Returning to the pandemic, it’s disheartening to see people constantly violating regulations, including hosting large gatherings, attending parties, and not wearing masks. Those who simply do not care tend to have the philosophy that they are invincible and that their actions won’t have any consequences. Yet it doesn’t hurt to try to express your concerns politely. For instance, I’ve sent messages such as, “Hey! Just as a heads up, cases are going up and quite a few cases are due to restaurants, please be safe if you can! Let’s have a call sometime!”.

I think the most important factor in making people care about things is to not attack, nor pander, nor be condescending. I know it’s easy to let anger get in the way, but, generally speaking, people react negatively to strong emotions and are more receptive to honest conversations. This can be really difficult to do, and it can be incredibly hard to listen to people defend themselves in ways that doesn’t make sense to you. It’s especially difficult with individuals who downright refuse to learn. In that case, you can’t really force them to change, but you can keep going with your own growth.

Avoiding media burnout

Everything I have discussed so far can make it rather overwhelming just to navigate the news. Do we really always have to be logged in, searching for the newest stories, assessing if that news is even legitimate, or convincing our friends to also care? To be quite honest, it’s quite a bit of work. The biggest takeaway for me is gaining a basic understanding of how news and media work.
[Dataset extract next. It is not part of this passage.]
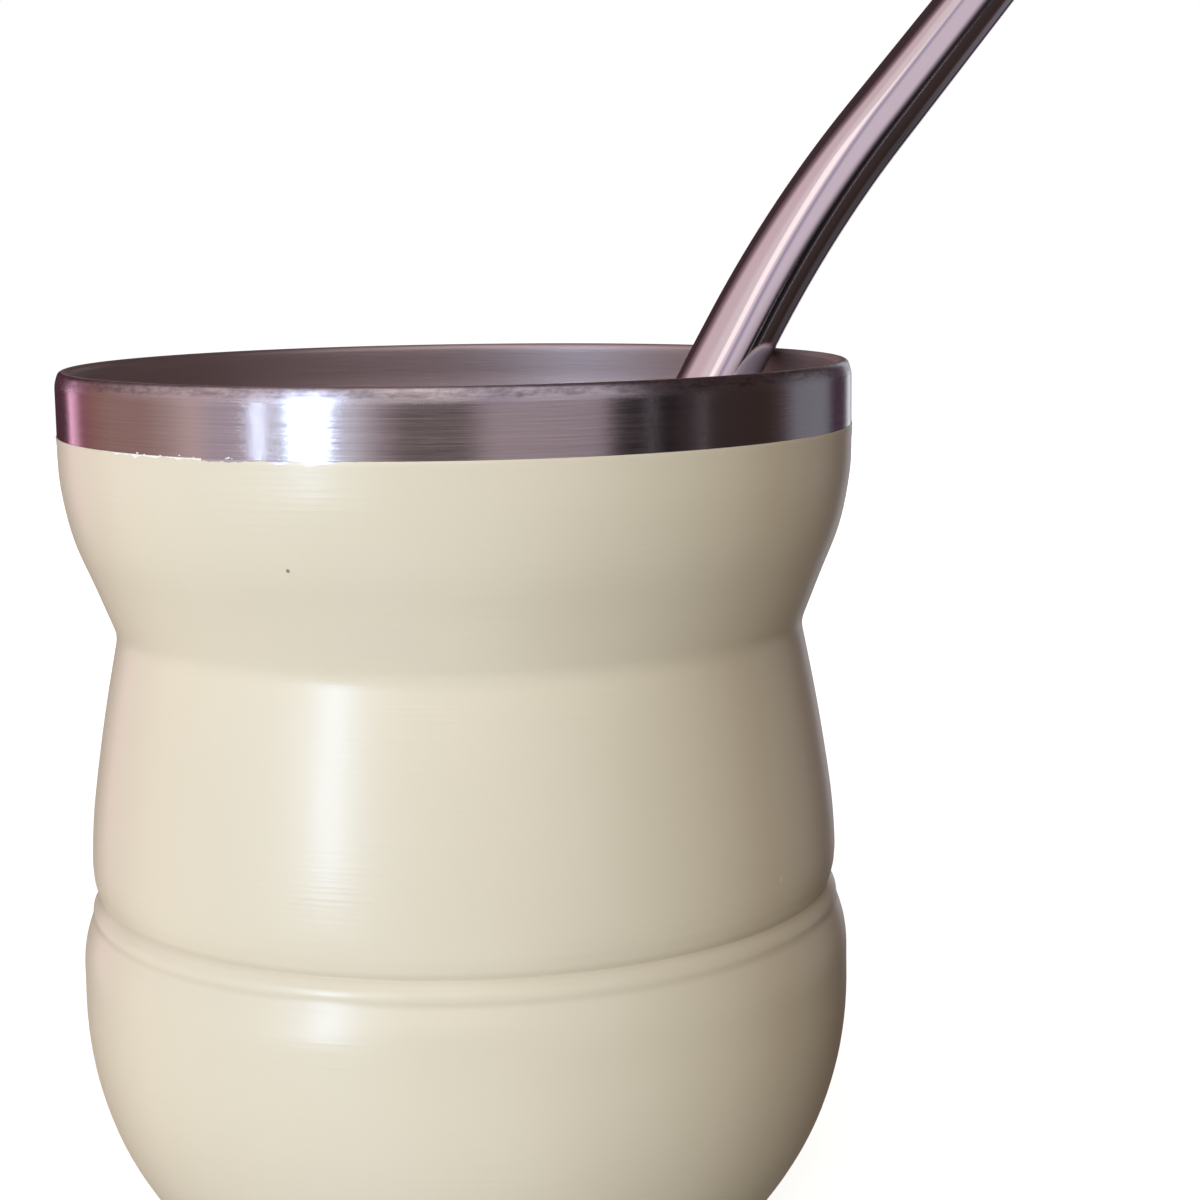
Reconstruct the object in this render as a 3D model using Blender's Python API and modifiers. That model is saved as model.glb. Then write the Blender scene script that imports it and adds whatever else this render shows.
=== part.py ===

Staying up to date with current issues is something I believe many should attempt to do if they can. Finding ways to make media more interesting to you, such as finding YouTube channels, podcasts, writers, and more, can make the journey much easier.

Yet, I can’t deny that it has been disheartening, frustrating, and stressful to see everything and feel hopeless about it all. There have been numerous times where I have expressed my frustrations publicly about others whom I thought weren’t caring about COVID precautions, or been so cooped up on one story that I forget everything else, or that I end up getting glued to my screen reposting nonstop without taking time to even properly eat.

I’ve also been on the other end of this stick, annoyed with people yelling about others getting out of the house during Wave 2 of the pandemic, thinking they’re overreacting about it all. Then I realized I was just so burnt out and hopeless about the whole situation after reading the daily numbers continuously climb.

It is okay to take breaks, but remember that not everyone has that privilege. Take that step away from the phone, take a breather, and get back to it whenever you’re ready. I stepped away from my phone for a bit, and came back refreshed and with less unnecessary pentup anger.
Your media experience can still be enjoyable, and don’t feel guilty about that.

Additionally, I think it’s important to remember that everyone shows how they care about information and media differently. Some may not be as public as, say, myself who actively partakes in sharing and creating content for others to see. You may be learning it off to the side or discussing it at home, without posting that information for everyone to see. You’re doing your own part in navigating your way through the media. If anything, it’s far better than performative action, where people simply showcase what they supposedly do that is good for political causes, without actually doing it for the right reasons.

In the end, navigating the news is not easy. With so many different perspectives, algorithms being tailored to your tastes, and the stress of the political climate, it can be easy to just want to turn it all off. Finding the balance between what is a healthy amount of media intake, while still being aware of what is happening, does take time and energy. But, I highly recommend testing new sources, methods of engaging with media, and starting discussions. Media is a powerful tool, but turning it into something more casual in your life may provide benefits to your overall wellbeing.